Oh, and despite what they said on that episode of The Simpsons, the mascot of the Montreal games wasn’t a vampire. It was a beaver. The first Olympic mascot was at the 1972 games in Berlin. It was a daschund.
This year’s Olympics are going to be in Athens, Greece. It’s going back to where it began! Actually, I was reading something about the Olympics that’s very interesting. They’re thinking of adding a third…gender. Men, women, and transsexuals. The Olympic committees are defining transsexuals as a man who has had a sex change operation and has lived as a woman for two years. They feel they need to do it to change with the times. The only thing is, in order for this to work, they’d have to bring back gender testing.
Gender testing was one of the more controversial aspects of the Olympics, introduced in the early 1970s. There was a fear that men were disguising themselves as women to increase their chances of winning, so the Olympic organizers started making sure the women were actually women. That had to be insulting. Here you are, a woman at the top of your game, about to compete in one of the greatest sporting events in the world, but oh, before you can compete, could we look up your skirt, please? We need to make sure you are what you say you are. They finally stopped doing it at the Sydney games in 2000.
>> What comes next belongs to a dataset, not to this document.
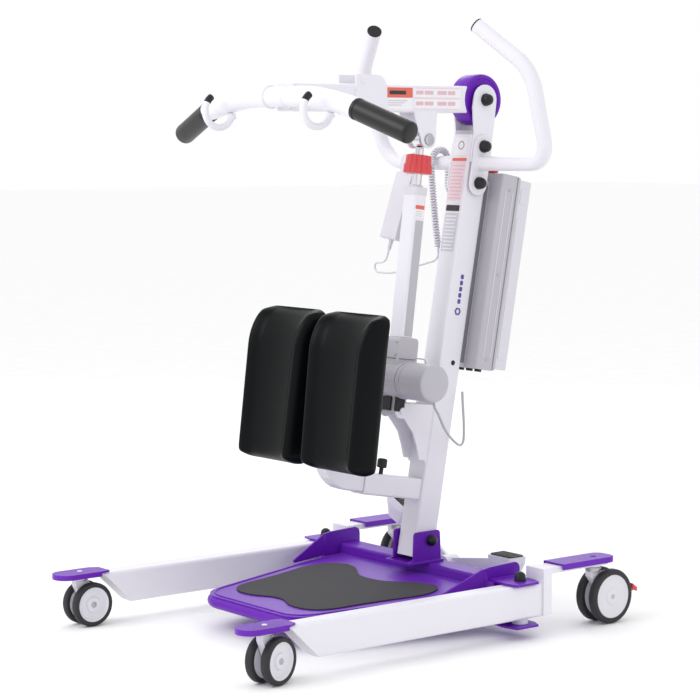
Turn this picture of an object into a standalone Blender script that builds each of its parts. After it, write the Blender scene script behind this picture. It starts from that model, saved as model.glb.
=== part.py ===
"""Sit to stand lift: a wheeled frame with spreading legs, a foot tray, knee pads and a powered boom.

Metres, +Z up.  The patient stands on the -Y side, +X is the lift's right hand side and the floor is
Z = 0.  The origin is on the floor, under the middle of the lift.
"""
import math

import bmesh
import bpy
from mathutils import Matrix, Vector

# ---- driving dimensions -------------------------------------------------------------------------
GAP = 0.0003                       # clearance between neighbouring parts

LEAN = math.radians(10.2)          # the mast leans towards the rear
MAST_FOOT_Y = 0.1785               # where the mast's axis meets the floor
MAST_SIZE = 0.060                  # across the lift
MAST_DEPTH = 0.064                 # front to rear
MAST_LOW = 0.1335                  # along the mast, from the floor
MAST_HIGH = 1.131
TUBE_WALL = 0.003

BOOM_PIVOT = Vector((0.0, 0.384, 1.192))
BOOM_WIDTH = 0.060
BOOM_HEIGHT = 0.062
BOOM_FRONT_Y = -0.170
BOOM_REAR_Y = 0.370
HEAD_PLATE = 0.005

LOWER_PIN = Vector((0.0, 0.137, 0.480))
UPPER_PIN = Vector((0.0, 0.216, 1.099))

BEAM_HALF = 0.285
BEAM_Y = (0.204, 0.264)
BEAM_Z = (0.060, 0.120)

TRAY_SLOPE = 0.0414
TRAY_LEVEL = 0.0893                # height of the tray's top at Y = 0
TRAY_PLATE = 0.003
TRAY_TUBE = 0.025

LEG_X = 0.351
LEG_WIDTH = 0.048
LEG_Z = (0.043, 0.120)
LEG_REAR_Y = 0.2557
LEG_PIVOT_Y = 0.211
PLATE_SHEET = 0.0045
REAR_PLATE_TOP = 0.1555

CASTER_X = 0.354
CASTER_GAP = 0.022                 # between a caster's two wheels
CASTER_WEB = 0.018
FRONT_SWIVEL_Y = -0.493
FRONT_TRAIL = 0.020
FRONT_RADIUS = 0.050
FRONT_SWIVEL = {"right": math.radians(15.0), "left": 0.0}
REAR_SWIVEL_Y = 0.434
REAR_TRAIL = 0.036
REAR_RADIUS = 0.0625
BRAKE_PIVOT = (0.038, 0.110)       # behind the rear swivel, and height
BRAKE_HUB = 0.0090

PEDAL_PIVOT_X = -0.021
PEDAL_PIVOT_Z = 0.095
PEDAL_Y = 0.325
PEDAL_ARM = 0.204
PEDAL_TRAVEL = math.radians(25.0)

KNEE_ARM_U = 0.290                 # along the mast
KNEE_ARM_SIZE = 0.050
KNEE_ARM_FRONT_V = -0.200
KNEE_POST_Y = -0.042
KNEE_PAD_LEAN = math.radians(7.0)
KNEE_BAR_SIZE = 0.040
KNEE_PAD_X = 0.1185
KNEE_PAD_WIDTH = 0.200
KNEE_PAD_HEIGHT = 0.352
KNEE_PAD_DEPTH = 0.072
KNEE_PAD_BACK = -0.0252            # from the post's axis

HANDLE_TUBE = 0.034
SPREADER_TUBE = 0.045
GRIP_DIAMETER = 0.048
CORD_DIAMETER = 0.006
HANDSET_LEAD_DIAMETER = 0.005

HANDLE_PLATE = 0.006
DRUM_RADIUS = 0.0595
DRUM_HALF = 0.0245
SPREADER_Y = -0.188
RAIL_U = (0.586, 1.046)
CURLY_END = Vector((-0.0843, 0.424, 0.945))
CURLY_DIAMETER = 0.017
HANDSET_X = -0.200
HANDSET_TOP = Vector((HANDSET_X, 0.3490, 1.0180))
HANDSET_LENGTH = 0.165
HANDSET_TILT = math.radians(-15.0)
HANDSET_ROLL = math.radians(5.0)
RELIEF_LENGTH = 0.026
HANDLE_TUBE_CENTRE = (0.3561, 1.0453)

SIDES = {"right": 1.0, "left": -1.0}

# ---- removing what the file opened with ---------------------------------------------------------
for old_object in list(bpy.data.objects):
    bpy.data.objects.remove(old_object)


# ---- materials ----------------------------------------------------------------------------------
def material(name, colour, roughness, metallic=0.0):
    """Make a Principled material with a plain colour."""
    made = bpy.data.materials.new(name)
    made.use_nodes = True
    shader = made.node_tree.nodes["Principled BSDF"]
    shader.inputs["Base Color"].default_value = (*colour, 1.0)
    shader.inputs["Roughness"].default_value = roughness
    shader.inputs["Metallic"].default_value = metallic
    return made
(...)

I’ll never forget being in school in 1994, when it was announced that Sydney would be hosting the Olympics in 2000. We had an Australian exchange student at the time, and naturally she was asked if she would be going. She said her hometown was 5 hours away from Sydney, but she’d definitely make the trip for the Olympics. I wonder if she ever went. I know I’ll be going to Vancouver in 2010. As I wrote all those years ago, I want to see a world where the only competitions are the friendly ones for Olympic gold.